I'm using (still trying to use them!) an ancient baseline pic I got years ago which is just right for the job (lots of I/O, not much brains), so I'm kind of married to it.
But for future use I will get the newer ones... Might even try and learn c.
Now I have not read all of the posts in this thread but you seem to have missed and important point about how the register banks work in "legacy" PIC16F parts.

There are two sets of bank select bits in the status register. The set you are most familiar with select the register for the direct address mode. The second set of bits are used for the indirect address mode. There is an assembler directive "BANKISEL" that is handy for setting the register bank for the INDF register.

A warning is needed here. The bank select bits for indirect address mode are present only in PIC16F parts with more than two banks of registers.

This is because the FSR is an 8-bit register so it can hold an address for any register in the range from 0x00 to 0xFF.
 
Sorry to see your place is closing its service dept Nige, another one biting the dust.

I never heard of bash script.
Dont be too worried about structs, I've only used them once in a program, and that was only to 'get used' to them, you can easily write embedded code without, switch is another I rarely use.
 
Dan is correct, it's so long since I worked in assembler that I'd forgotten that the FSR bank was separate.
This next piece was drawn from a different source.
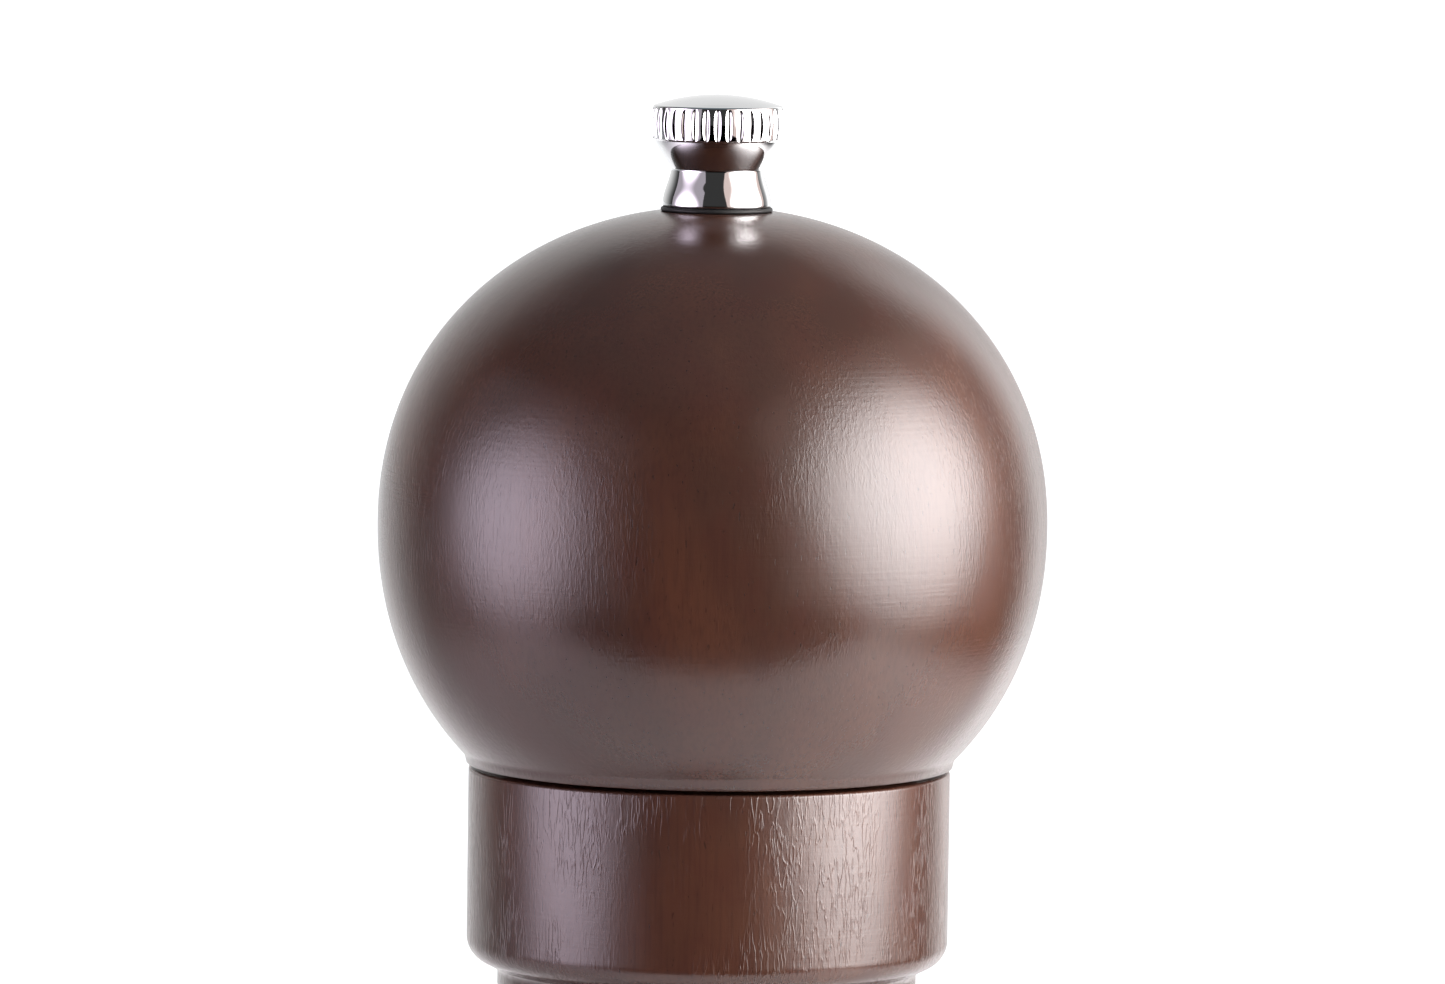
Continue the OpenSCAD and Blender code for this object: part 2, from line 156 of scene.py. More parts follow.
class Signal:
    """An output of a shader node. Sums with it add the Math nodes that work them out."""

    def __init__(self, tree, socket):
        self.tree = tree
        self.socket = socket

    def __add__(self, other):
        return self.tree.maths("ADD", self, other)

    def __sub__(self, other):
        return self.tree.maths("SUBTRACT", self, other)

    def __rsub__(self, other):
        return self.tree.maths("SUBTRACT", other, self)

    def __mul__(self, other):
        return self.tree.maths("MULTIPLY", self, other)

    def __truediv__(self, other):
        return self.tree.maths("DIVIDE", self, other)

    def __rtruediv__(self, other):
        return self.tree.maths("DIVIDE", other, self)

    def __abs__(self):
        return self.tree.maths("ABSOLUTE", self, 0)

    __radd__ = __add__
    __rmul__ = __mul__


class Tree:
    """A shader tree. node() adds any node, with its settings set before its inputs are fed."""

    def __init__(self, nodes, links):
        self.nodes = nodes
        self.links = links

    def node(self, kind, settings=None, inputs=None, output=0):
        node = self.nodes.new("ShaderNode" + kind)
        for name, value in (settings or {}).items():
            setattr(node, name, value)
        for name, value in (inputs or {}).items():
            self.feed(node.inputs[name], value)
        return Signal(self, node.outputs[output])

    def feed(self, socket, value):
        if isinstance(value, Signal):
            self.links.new(value.socket, socket)
        elif socket.type == "RGBA" and len(value) == 3:
            socket.default_value = (*value, 1.0)
        else:
            socket.default_value = value

    def maths(self, operation, first, second):
        return self.node("Math", {"operation": operation}, {0: first, 1: second})

    def between(self, value, low, high):
        """0 below low and 1 above high, with a smooth step between them."""
        settings = {"interpolation_type": "SMOOTHSTEP"}
        return self.node("MapRange", settings, {"Value": value, "From Min": low, "From Max": high})

    def mix(self, share, first, second):
        """first where share is 0 and second where it is 1."""
        settings = {"data_type": "RGBA"}
        return self.node("Mix", settings, {"Factor": share, "A": first, "B": second}, "Result")


class Finish(Tree):
    """A material with one Principled surface."""

    def __init__(self, name):
        self.material = bpy.data.materials.new(name)
        self.material.use_nodes = True
        tree = self.material.node_tree
        super().__init__(tree.nodes, tree.links)
        self.place = self.node("TexCoord", output="Object")

    def surface(self, **sockets):
        """Feeds the surface's sockets by name: base_color is Base Color, and so on."""
        shader = self.nodes["Principled BSDF"]
        for name, value in sockets.items():
            self.feed(shader.inputs[name.replace("_", " ").title().replace("Ior", "IOR")], value)

    def noise(self, size, detail=2.0, shift=(0, 0, 0)):
        """Noise from 0 to 1 about patches of the given size: one length, or one for each axis."""
        widths = size if isinstance(size, tuple) else (size, size, size)
        scale = tuple(1 / width for width in widths)
        inputs = {"Vector": self.place, "Location": shift, "Scale": scale}
        spread = self.node("Mapping", {"vector_type": "POINT"}, inputs)
        return self.node("TexNoise", inputs={"Vector": spread, "Scale": 1.0, "Detail": detail})

    def relief(self, height):
        """The normal of a surface with the given height in metres."""
        return self.node("Bump", inputs={"Height": height, "Strength": 1.0, "Distance": 1.0})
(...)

Due to how it works, you can copy from bank to bank without bank switching - however, only from 0 to 1 and 2 to 3.

Mike.
 
bash = bourne again shell (I believe it's a clone of the bourne shell)
 
So, I can have a variable in bank 0 and another in bank 1, set INDF to my bank 0 variable, select bank 1 and still be able to access the bank 0 value via INDF? And the same goes for banks 2 and 3?
That's what I was hoping for! (well, 1/2 what I was hoping for...)
I've seen "bankisel" - didn't understand it. Will have another look.
 
Indf repeats in all pages.
Banksel is an assembler directive (I think thats what you cal it), when the assembler comes across it it is replaced by the page number that a file register resides in, there is a define list that tells the assembler the page locations of all the file registers so it 'knows' the bank of each.